» **Your instructions**:
Report each line of the data that has "part" somewhere in it.

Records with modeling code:
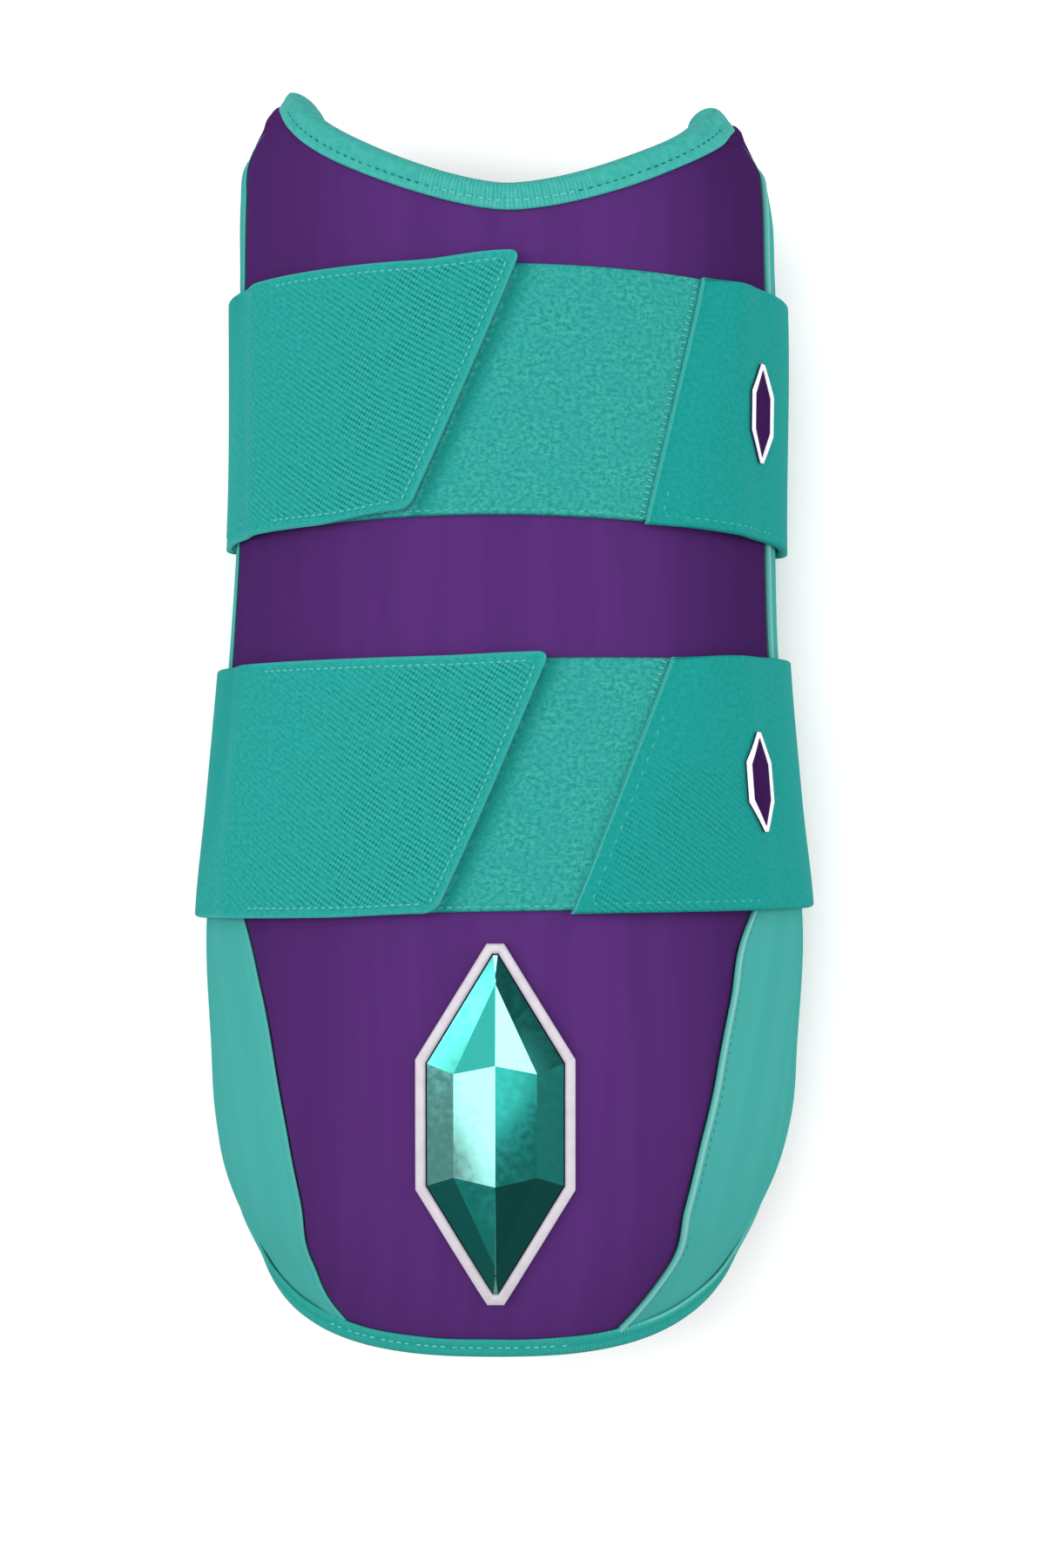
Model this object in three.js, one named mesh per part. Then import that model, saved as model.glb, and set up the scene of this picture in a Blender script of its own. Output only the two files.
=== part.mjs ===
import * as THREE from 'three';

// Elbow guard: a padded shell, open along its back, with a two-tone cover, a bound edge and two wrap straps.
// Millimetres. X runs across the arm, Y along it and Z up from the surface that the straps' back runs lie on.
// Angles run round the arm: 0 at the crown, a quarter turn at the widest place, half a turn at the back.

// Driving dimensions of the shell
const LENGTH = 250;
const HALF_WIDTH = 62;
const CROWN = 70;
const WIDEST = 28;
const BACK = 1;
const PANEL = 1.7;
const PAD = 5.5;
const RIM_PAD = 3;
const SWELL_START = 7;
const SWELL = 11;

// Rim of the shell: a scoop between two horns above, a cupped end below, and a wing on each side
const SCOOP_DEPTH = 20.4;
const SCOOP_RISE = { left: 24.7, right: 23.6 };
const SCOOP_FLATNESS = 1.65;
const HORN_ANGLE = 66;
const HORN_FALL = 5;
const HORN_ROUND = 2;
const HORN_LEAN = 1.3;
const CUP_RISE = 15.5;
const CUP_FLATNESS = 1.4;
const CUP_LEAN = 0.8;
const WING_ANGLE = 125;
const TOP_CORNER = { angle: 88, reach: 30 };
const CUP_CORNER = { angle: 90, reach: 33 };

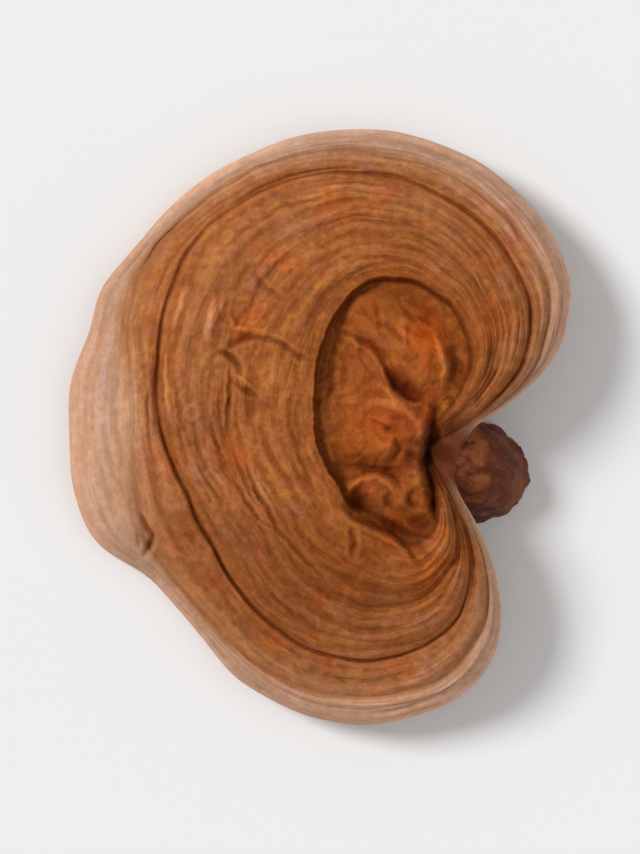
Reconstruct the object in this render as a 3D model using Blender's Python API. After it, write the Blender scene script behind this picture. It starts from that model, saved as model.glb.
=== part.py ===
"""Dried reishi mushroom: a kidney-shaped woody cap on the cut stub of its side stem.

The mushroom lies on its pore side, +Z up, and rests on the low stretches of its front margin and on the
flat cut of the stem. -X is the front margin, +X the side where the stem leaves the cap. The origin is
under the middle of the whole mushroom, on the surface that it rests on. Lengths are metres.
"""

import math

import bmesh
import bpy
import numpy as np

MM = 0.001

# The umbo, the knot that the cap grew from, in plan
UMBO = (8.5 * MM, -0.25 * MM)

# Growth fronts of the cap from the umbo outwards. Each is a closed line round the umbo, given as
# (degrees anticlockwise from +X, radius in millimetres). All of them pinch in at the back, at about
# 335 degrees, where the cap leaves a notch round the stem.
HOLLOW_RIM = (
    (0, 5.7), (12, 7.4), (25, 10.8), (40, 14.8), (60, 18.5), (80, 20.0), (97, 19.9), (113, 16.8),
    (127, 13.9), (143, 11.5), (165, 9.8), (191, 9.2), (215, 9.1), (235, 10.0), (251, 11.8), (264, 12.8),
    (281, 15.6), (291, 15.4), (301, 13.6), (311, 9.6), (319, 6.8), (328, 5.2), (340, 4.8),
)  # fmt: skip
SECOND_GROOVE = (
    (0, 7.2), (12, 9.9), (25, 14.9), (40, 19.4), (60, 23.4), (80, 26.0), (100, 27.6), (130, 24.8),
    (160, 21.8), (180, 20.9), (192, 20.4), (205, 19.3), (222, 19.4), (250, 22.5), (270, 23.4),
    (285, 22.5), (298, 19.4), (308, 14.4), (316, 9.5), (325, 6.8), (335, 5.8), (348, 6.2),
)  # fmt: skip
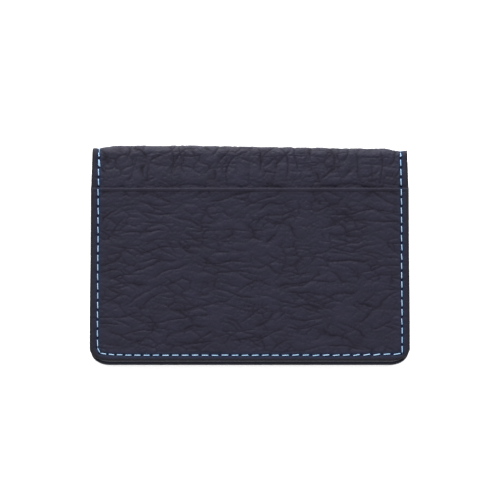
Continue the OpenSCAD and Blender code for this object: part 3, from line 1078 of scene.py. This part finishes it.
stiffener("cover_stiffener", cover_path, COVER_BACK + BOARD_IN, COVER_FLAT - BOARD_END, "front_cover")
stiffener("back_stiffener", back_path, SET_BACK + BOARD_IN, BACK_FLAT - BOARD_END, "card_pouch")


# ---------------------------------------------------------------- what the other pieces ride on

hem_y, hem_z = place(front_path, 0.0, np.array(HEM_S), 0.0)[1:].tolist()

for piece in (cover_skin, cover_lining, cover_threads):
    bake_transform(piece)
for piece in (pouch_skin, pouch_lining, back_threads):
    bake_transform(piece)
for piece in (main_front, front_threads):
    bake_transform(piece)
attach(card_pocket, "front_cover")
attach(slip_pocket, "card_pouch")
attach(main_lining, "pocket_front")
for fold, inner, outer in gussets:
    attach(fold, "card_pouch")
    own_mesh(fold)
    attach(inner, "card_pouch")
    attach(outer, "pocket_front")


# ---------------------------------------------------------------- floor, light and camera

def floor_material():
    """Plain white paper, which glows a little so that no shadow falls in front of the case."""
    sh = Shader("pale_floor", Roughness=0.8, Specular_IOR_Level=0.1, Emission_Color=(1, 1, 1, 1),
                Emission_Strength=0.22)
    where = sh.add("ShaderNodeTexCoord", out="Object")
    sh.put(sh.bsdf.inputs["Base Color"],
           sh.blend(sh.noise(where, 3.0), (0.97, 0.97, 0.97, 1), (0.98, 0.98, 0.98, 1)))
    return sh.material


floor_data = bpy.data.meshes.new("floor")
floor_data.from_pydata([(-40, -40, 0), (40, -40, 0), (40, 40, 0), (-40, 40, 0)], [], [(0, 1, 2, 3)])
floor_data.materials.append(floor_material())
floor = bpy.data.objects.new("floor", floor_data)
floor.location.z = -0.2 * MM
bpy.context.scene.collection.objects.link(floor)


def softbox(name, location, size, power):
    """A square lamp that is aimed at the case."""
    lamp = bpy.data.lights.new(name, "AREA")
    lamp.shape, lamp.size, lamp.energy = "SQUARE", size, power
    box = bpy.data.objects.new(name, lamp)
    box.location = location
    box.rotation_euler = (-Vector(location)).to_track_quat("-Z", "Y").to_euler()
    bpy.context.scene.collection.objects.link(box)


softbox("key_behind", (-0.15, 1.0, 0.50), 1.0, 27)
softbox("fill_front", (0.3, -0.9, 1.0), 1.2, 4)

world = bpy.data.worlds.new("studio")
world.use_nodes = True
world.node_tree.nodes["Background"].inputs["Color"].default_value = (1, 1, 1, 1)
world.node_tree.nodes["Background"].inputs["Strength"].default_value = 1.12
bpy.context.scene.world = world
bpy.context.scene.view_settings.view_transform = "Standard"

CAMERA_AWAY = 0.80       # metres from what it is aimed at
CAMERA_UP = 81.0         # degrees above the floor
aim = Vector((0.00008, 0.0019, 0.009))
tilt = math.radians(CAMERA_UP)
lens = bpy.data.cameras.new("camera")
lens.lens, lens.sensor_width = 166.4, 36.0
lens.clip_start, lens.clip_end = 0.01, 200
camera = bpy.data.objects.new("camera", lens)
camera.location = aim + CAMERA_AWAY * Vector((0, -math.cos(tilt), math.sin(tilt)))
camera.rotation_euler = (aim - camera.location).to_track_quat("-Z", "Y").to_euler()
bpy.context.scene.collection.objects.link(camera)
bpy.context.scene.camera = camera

» **Exercise solution**:
Model this object in three.js, one named mesh per part. Then import that model, saved as model.glb, and set up the scene of this picture in a Blender script of its own. Output only the two files.
=== part.mjs ===
=== part.py ===
Continue the OpenSCAD and Blender code for this object: part 3, from line 1078 of scene.py. This part finishes it.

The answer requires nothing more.